UBC Graduate Research

Supporting Inclusion and Social and Emotional Learning Through Peer Relationships for Children with Down Syndrome Gray, Shannon


Children with Down syndrome (DS) often experience social isolation and peer rejection possibly resulting from social competency deficits related to executive functioning (EF). This project explores the dyadic relationship between Social and Emotional Learning (SEL) and EF in children. Therefore, this project examines how improvements in peer relationships and SEL competencies may lead to improvements in EF, and suggests the cultivation of positive peer relationships through the promotion of SEL competencies in inclusive classrooms can be an effective intervention that impacts developmental outcomes for students with DS. The literature reviewed describes peer and teacher relationships and the efficacy of classroom-based SEL interventions to uphold these relationships.

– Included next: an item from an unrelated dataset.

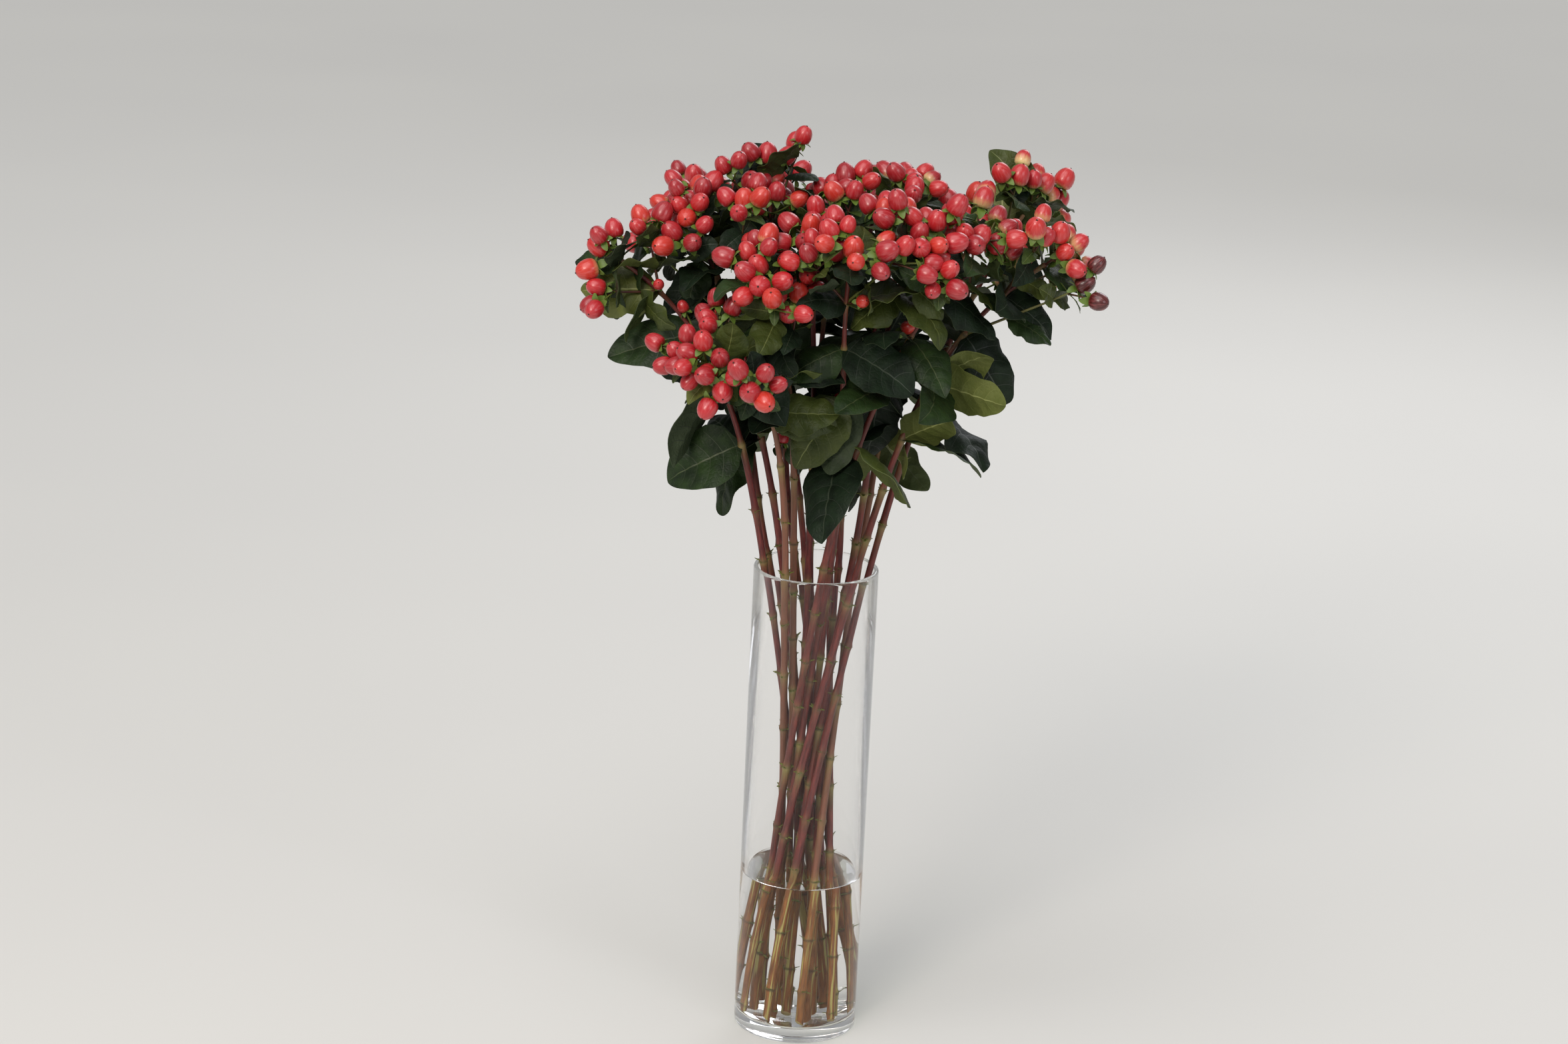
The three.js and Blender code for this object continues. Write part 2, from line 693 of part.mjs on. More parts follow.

It also provides an overview of how the specific contributions of EF including inhibitory control, working memory, and set shifting support the development of SEL competencies in individuals with DS. In addition, this project incorporates a workshop that focuses on raising awareness of the barriers to social inclusion children with DS face as well as some possible solutions for improving developmental, social, and academic outcomes for these students. Recommendations include the proposal of a model of classroom intervention designed to enhance developmental outcomes for children with DS. This model is congruent with research that illustrates how classroom-based SEL interventions result in improved relationships between peers and teachers, contributing to a positive classroom climate.